An object that will have very special
resonance to so many on Norfolk Island has been donated to the museum this week by
Beverley Buffett. Beverley donated a telescope, handed down through the
family to her late husband Peter, and understood to have come from
Pitcairn Island with John Buffett when the Pitcairners arrived here in 1856.
John Buffett came to live on Pitcairn Island in 1825 when the whaling ship he
was with stopped at the island and in response to the ageing John Adams’
request for help with the teaching of the children he elected to stay.

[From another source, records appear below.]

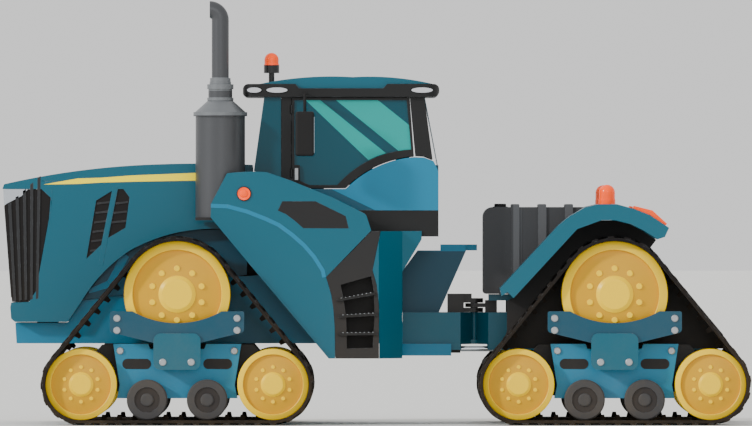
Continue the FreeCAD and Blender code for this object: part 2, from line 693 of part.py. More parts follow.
def windscreen():
    """One pane across the front with a return on each side as far as the posts."""
    top_z = CAB_HEADER_Z - SEAM
    outer = side_plate(front([
        (CAB_FRONT_U + 2, 2541), (-866, top_z), (-1035, top_z), (-1035, 2458),
    ]), -CAB_Y + 4, CAB_Y - 4)
    glass = GLASS_THICKNESS
    inner = side_plate(front([
        (CAB_FRONT_U + 2 - glass, 2300), (CAB_FRONT_U + 2 - glass, 2541), (-866 - glass, top_z + 1),
        (-1100, top_z + 1), (-1100, 2300),
    ]), -CAB_Y + 4 + glass, CAB_Y - 4 - glass)
    return outer.cut(inner)


def rear_window():
    half = CAB_Y - CAB_WALL - SEAM
    return side_plate(front([
        (-2606, 2603), (-2478, CAB_HEADER_Z - SEAM), (-2478 + GLASS_THICKNESS, CAB_HEADER_Z - SEAM),
        (-2606 + GLASS_THICKNESS, 2603),
    ]), -half, half)


DOOR_OUTLINE = [(DOOR_HINGE_U, 3278), (DOOR_HINGE_U, 2440), (-1300, DOOR_BOTTOM_Z)] + BAND_LOW + [
    (-2325, 3278)]
DOOR_GLASS = [(-1168, 3252), (-1168, 2470), (-1320, 2400), (-1600, 2400),
              (-1926, 2650, -2340, 2756), (-2296, 3252)]


def door_frame(outer_y, thickness):
    frame = side_plate(front(DOOR_OUTLINE), outer_y - thickness, outer_y)
    frame = frame.cut(side_plate(front(DOOR_GLASS), outer_y - thickness - 1, outer_y + 1))
    return fuse([frame] + door_knuckles(KNUCKLE_R, 0))


def door_glass(outer_y, thickness):
    middle = outer_y - thickness / 2
    return side_plate(front(DOOR_GLASS), middle - GLASS_THICKNESS / 2, middle + GLASS_THICKNESS / 2)


def roof_rail():
    plan = plan_plate([
        (-652, 900, 140), (-2623, 900, 140), (-2623, -900, 140), (-652, -900, 140),
    ], CAB_HEADER_Z, 3420, FRONT_X)
    side = side_plate(front([
        (-652, CAB_HEADER_Z, 40), (-2623, CAB_HEADER_Z, 60), (-2623, 3414, 55), (-2100, 3414),
        (-2060, 3370), (-1213, 3370), (-1180, 3414), (-652, 3414, 55),
    ]), -901, 901)
    return plan.common(side)


def cab_roof():
    return side_plate(front([
        (-820, 3414), (-1200, 3473, -1757, 3483), (-2230, 3471, -2551, 3416), (-2100, 3414),
        (-2060, 3370), (-1213, 3370), (-1180, 3414),
    ]), -850, 850)


def cab_beacon():
    x = FRONT_X - 939
    y = 620
    stem = rod_z(x, y, 29, 3414, 3530)
    bowl = rod_z(x, y, 78, 3525, 3612)
    lens = rod_z(x, y, 72, 3612, 3660)
    dome = Part.makeSphere(72, Vec(x, y, 3657))
    return fuse([stem, bowl, lens, dome])


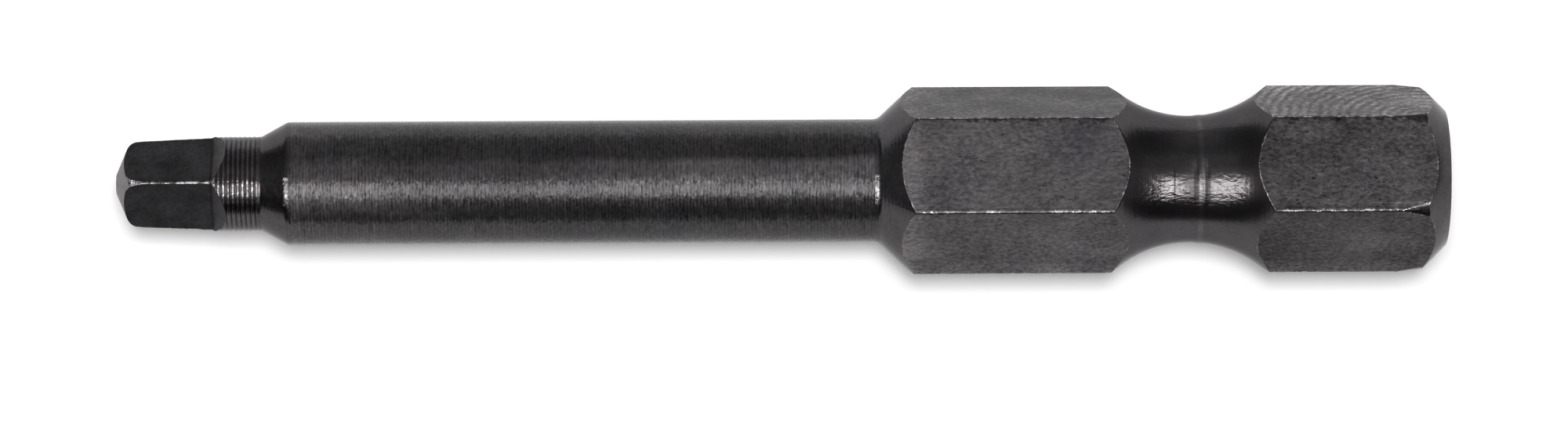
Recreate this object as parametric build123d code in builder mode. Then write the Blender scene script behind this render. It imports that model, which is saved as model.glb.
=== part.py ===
from build123d import *
from math import cos, radians, tan
import os

# A one-piece power bit for screws with a square recess: a hexagon shank with a retention
# groove, a slimmer round shank in front of it, and a short neck that carries the square point.
# It is hexagon bar, turned round one axis and then milled to a square at the point.
#
# Frame: the X axis is the turning axis. The origin is the middle of the shank's rear end face,
# +X points out of that face and the point lies towards -X. The bit lies on a hexagon flat, so
# one flat faces straight down. Lengths are in millimetres and angles in degrees.

# Whole bit, from the rear end face to the end of the point
overall_length = 50.8

# Hexagon shank, a quarter of an inch nominal
hex_across_flats = 6.33
hex_length = 20.36

# Rear end: a steep chamfer, with a slight lead-in on the hexagon's corners behind it
rear_chamfer = 0.90
rear_chamfer_angle = 45
lead_in_depth = 0.155
lead_in_angle = 7.5

# Retention groove, one round-bottomed turned channel
groove_to_rear_end = 9.81
groove_waist_diameter = 4.86
groove_profile_radius = 4.44

# Round shank and the shoulder that leads down to it from the hexagon
shank_diameter = 4.71
shoulder_angle = 43
shoulder_fillet = 0.45

# Neck, and the cone between it and the round shank
cone_to_tip = 6.54
cone_angle = 29.2
cone_edge_radius = 0.40
cone_fillet = 0.15
neck_diameter = 3.60

# Fine turned rings round the neck, with plain lands between them
ring_count = 9
ring_pitch = 0.183
ring_depth = 0.015
ring_nose_radius = 0.12
first_ring_to_tip = 3.89

# Square point: tapered flats, each with a ramp that runs out on the neck. The square's clocking
# is how far its topmost corner edge is turned from straight up towards -Y.
square_across_flats = 2.31
square_taper = 1.77
square_length = 3.69
square_clocking = 8
ramp_angle = 45
ramp_fillet = 0.15

# Turned end of the point, which also takes the sharp corners off the square
tip_flat_diameter = 0.78
tip_cone_angle = 66.8
tip_corner_diameter = 3.21
tip_corner_radius = 0.45
corner_crown = 0.015

# Extra material and cutter travel, so that no cut ends in the face that it starts from
allowance = 0.20

# Radii and stations along the axis, worked out from the sizes above
hex_corner_radius = hex_across_flats / 2 / cos(radians(30))
stock_radius = hex_corner_radius + allowance
shank_radius = shank_diameter / 2
neck_radius = neck_diameter / 2
tip_flat_radius = tip_flat_diameter / 2
tip_corner = tip_corner_diameter / 2
groove_waist_radius = groove_waist_diameter / 2
lead_in_radius = hex_corner_radius - lead_in_depth
rear_face_radius = lead_in_radius - rear_chamfer * tan(radians(rear_chamfer_angle))

tip_x = -overall_length
lead_in_x = -rear_chamfer - (stock_radius - lead_in_radius) / tan(radians(lead_in_angle))
shoulder_x = -hex_length + allowance / tan(radians(shoulder_angle))
shoulder_foot_x = -hex_length - (hex_corner_radius - shank_radius) / tan(radians(shoulder_angle))
cone_x = tip_x + cone_to_tip
cone_foot_x = cone_x - (shank_radius - neck_radius) / tan(radians(cone_angle))
square_foot_x = tip_x + square_length
corner_foot_x = square_foot_x - ramp_fillet
tip_corner_x = tip_x + (tip_corner - tip_flat_radius) / tan(radians(tip_cone_angle))
ring_middle_x = tip_x + first_ring_to_tip + ring_pitch * (ring_count - 1) / 2

with BuildPart() as drive_bit:
    # Half outline of the turned blank, with the distance from the axis along Y
    with BuildSketch(Plane.XY) as blank_outline:
        with BuildLine():
            back = Polyline(
                (tip_x, 0),
                (0, 0),
                (0, rear_face_radius),
                (-rear_chamfer, lead_in_radius),
                (lead_in_x, stock_radius),
                (shoulder_x, stock_radius),
                (shoulder_foot_x, shank_radius),
                (cone_x, shank_radius),
                (cone_foot_x, neck_radius),
                (corner_foot_x, neck_radius),
            )
            corner_line = SagittaArc(back @ 1, (tip_corner_x, tip_corner), -corner_crown)
            Polyline(corner_line @ 1, (tip_x, tip_flat_radius), (tip_x, 0))
        make_face()

        # Roundings that the turning tool leaves between the stretches
        corners = blank_outline.vertices()
        fillet(corners.sort_by_distance((shoulder_foot_x, shank_radius))[0], shoulder_fillet)
        fillet(corners.sort_by_distance((cone_x, shank_radius))[0], cone_edge_radius)
        fillet(corners.sort_by_distance((cone_foot_x, neck_radius))[0], cone_fillet)
        fillet(corners.sort_by_distance((tip_corner_x, tip_corner))[0], tip_corner_radius)

        # Retention groove
        with Locations((-groove_to_rear_end, groove_waist_radius + groove_profile_radius)):
            Circle(groove_profile_radius, mode=Mode.SUBTRACT)

        # Rings round the neck
        with Locations((ring_middle_x, neck_radius + ring_nose_radius - ring_depth)):
            with GridLocations(ring_pitch, 0, ring_count, 1):
                Circle(ring_nose_radius, mode=Mode.SUBTRACT)
    revolve(axis=Axis.X)

    # The six flats of the bar, which the shank keeps and the slimmer stretches lie inside
    with BuildSketch(Plane.YZ.offset(allowance)):
        RegularPolygon(hex_across_flats / 2, 6, major_radius=False)
    extrude(amount=-overall_length - 2 * allowance, mode=Mode.INTERSECT)

    # The four flats of the point, each cut by one pass with a ramp at its end
    taper_rise = tan(radians(square_taper))
    entry_height = square_across_flats / 2 - allowance * taper_rise
    foot_height = square_across_flats / 2 + square_length * taper_rise
    clear_height = neck_radius + allowance
    ramp_length = (clear_height - foot_height) / tan(radians(ramp_angle))
    first_flat_angle = 45 + square_clocking
    for side in range(4):
        with BuildSketch(Plane.XY.rotated((first_flat_angle + 90 * side, 0, 0))) as flat_outline:
            with BuildLine():
                Polyline(
                    (tip_x - allowance, entry_height),
                    (square_foot_x, foot_height),
                    (square_foot_x + ramp_length, clear_height),
                    (tip_x - allowance, clear_height),
                    close=True,
                )
            make_face()
            ramp_corner = flat_outline.vertices().sort_by_distance((square_foot_x, foot_height))[0]
            fillet(ramp_corner, ramp_fillet)
        extrude(amount=neck_diameter, both=True, mode=Mode.SUBTRACT)

drive_bit.part.label = "drive_bit"

os.makedirs("parts", exist_ok=True)
export_step(drive_bit.part, "parts/drive_bit.step")
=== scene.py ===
from math import acos, atan2, copysign, cos, pi, radians, sin, sqrt, tan

import bmesh
import bpy
from mathutils import Matrix, Vector


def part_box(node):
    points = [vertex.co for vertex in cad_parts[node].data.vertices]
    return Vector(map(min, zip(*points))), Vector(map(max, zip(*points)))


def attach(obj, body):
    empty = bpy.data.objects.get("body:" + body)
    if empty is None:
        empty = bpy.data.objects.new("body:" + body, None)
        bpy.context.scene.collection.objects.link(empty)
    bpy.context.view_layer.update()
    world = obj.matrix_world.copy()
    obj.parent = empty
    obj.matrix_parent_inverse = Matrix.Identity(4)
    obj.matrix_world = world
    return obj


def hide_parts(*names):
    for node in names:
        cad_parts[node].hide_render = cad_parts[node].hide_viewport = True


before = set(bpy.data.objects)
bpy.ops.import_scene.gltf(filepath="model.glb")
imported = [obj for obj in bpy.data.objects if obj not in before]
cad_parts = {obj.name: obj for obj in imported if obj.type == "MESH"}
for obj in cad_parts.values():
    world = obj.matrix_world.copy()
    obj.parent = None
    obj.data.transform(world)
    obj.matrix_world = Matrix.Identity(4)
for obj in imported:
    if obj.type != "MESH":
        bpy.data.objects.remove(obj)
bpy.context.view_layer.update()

# Turned blank: the bit is one piece of tool steel, cut from hexagon bar and turned round the X axis.
# The outline holds the lathe's work, from the rear face to the blunt end of the point. It is spun
# round the axis in columns, and each row of points in it stays a row round the bit.
MM = 0.001
low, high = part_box("drive_bit")
bit_length = high.x - low.x
flat_height = (high.z - low.z) / 2
corner_reach = (high.y - low.y) / 2

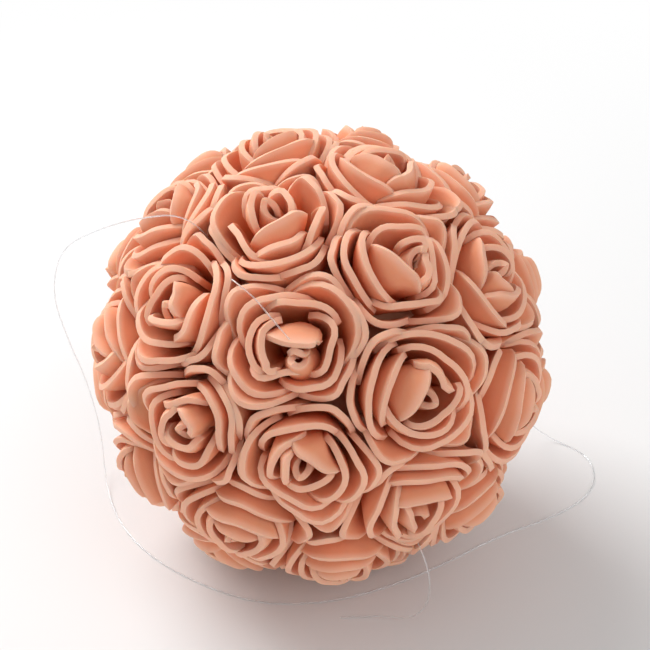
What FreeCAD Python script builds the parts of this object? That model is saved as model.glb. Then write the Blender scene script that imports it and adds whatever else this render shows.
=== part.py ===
import FreeCAD, Part
import math
import os

# Hanging flower ball: a round foam core covered all over with foam-sheet roses. Each rose is a rolled bud in
# three layers of curved petals on a small base, and stands on a pointed wire stem pushed into the core. A thin
# clear thread hangs out of the gaps between the roses. The ball rests on its three lowest roses.
# Sizes are millimetres. The origin is on the floor under the middle of the ball, +Z is up, and azimuth 0 faces -Y.

# Foam sheet and the room left between its pieces
petal_thickness = 1.5
petal_gap = 0.18
rose_gap = 0.3

# Bud rolled up at the middle of each rose
bud_foot_diameter = 3.0
bud_belly_diameter = 2.8
bud_tip_diameter = 1.6
bud_tip_bevel = 0.5

# Heights on a rose, from the face that sits on the core
calyx_height = 3.0
belly_height = 9.0
inner_rim_height = 18.6
middle_rim_height = 17.0
outer_rim_height = 14.5
rose_height = 20.0

# Petals of the two closed layers: how many, and the angle that one spans at its foot, belly and rim
inner_count = 3
inner_spans = (108.0, 134.0, 84.0)
middle_count = 3
middle_spans = (108.0, 134.0, 92.0)
middle_turn = 62.0

# Outer petals, one for each corner between two neighbouring roses. At foot, belly and rim: the share of its sector
# that one spans, and how far its first edge lies inside the ring and its last edge outside. Then the share of the
# corner that its middle reaches into, the least angle between two corners, and how finely a petal is fitted in.
outer_shares = (0.92, 1.08, 0.64)
outer_creeps = (0.7, 0.97, 0.2)
corner_share = 0.34
closest_corners = 30.0
arc_samples = 15
fitting_step = 0.1

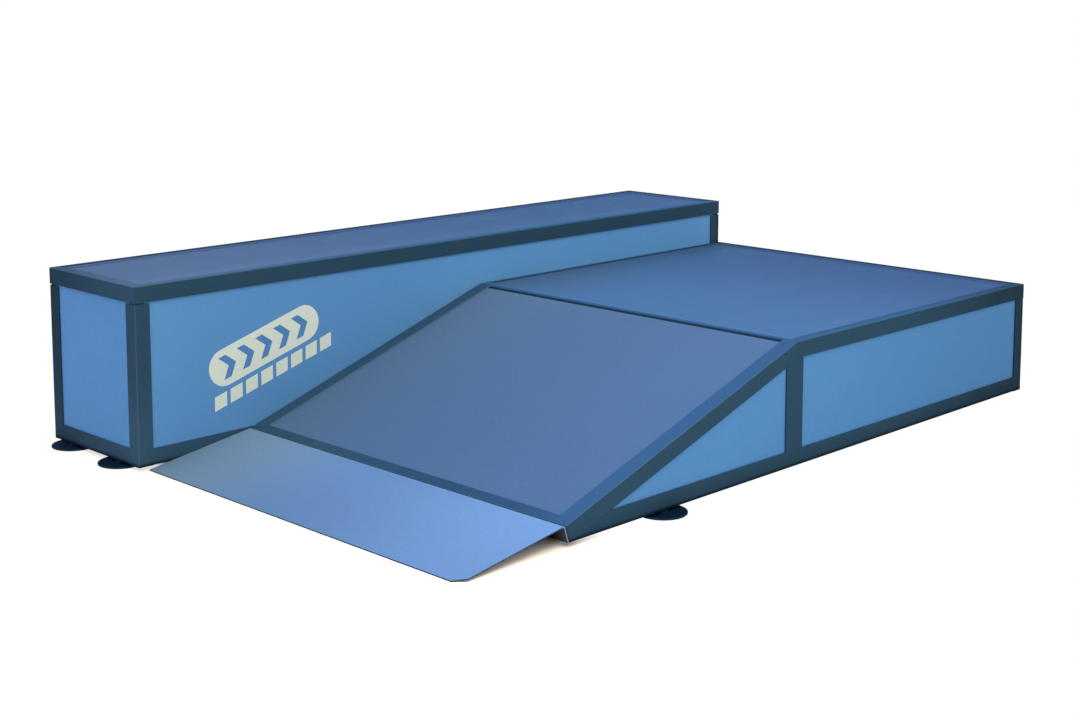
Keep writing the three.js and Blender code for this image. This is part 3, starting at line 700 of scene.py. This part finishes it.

On Pitcairn, Buffett married Dorothy Young
daughter of Edward Young and Mauatua (widow of Fletcher Christian) and they had
five sons, including John Jnr whose line Beverley’s late husband Peter
descended from. Peter’s great grandparents were Joseph Allen Mcleave and
Kathleen Laura Nobbs; grandparents Peter ‘Pa Peet’ and Emily Evans and parents
Arthur ‘Totus’ Benjamin and Mary Gordon. Peter, who passed away in 1991, and
Beverely have three daughters Jeanette, Rebecca and Emily.
While Myra Stanbury and Kalle Kasi from the
Western Australian Maritime Museum were visiting the island last week they
looked at the telescope and confirmed that its age is most likely about 175
years, being very similar to examples they have seen made around 1840. The
telescope is generally in good condition, with just one section missing that
connects the end piece to the main body of the telescope. Its cover is made of
canvas and there are no makers marks.
John Buffett's telescope |
Albert Buffett alerted us to a recording in
the Pitcairn Island Register on the 24th of January in 1853 of the
sighting and arrival of H.M. Steam Sloop Virgao “after eagerly looking at the
sail through the spy glass..” It is possible that the ‘spy glass’ referred to
is the one that Beverley has donated. From the 1840’s through to the early
1850’s the Register records that over 300 ships called at Pitcairn as the
island had become a regular stopping off place for whaling and other ships.
Presumably from one of these ships John Buffett secured his ‘spy glass’.
The telescope is an important addition to
the museum collection and its display will considerably add to our capacity to
tell the story of the life of our fore-fathers and mothers on Pitcairn and
Norfolk Islands. This is an object of important significance, associated
directly with John Buffett. We are so thankful to Beverley for its donation.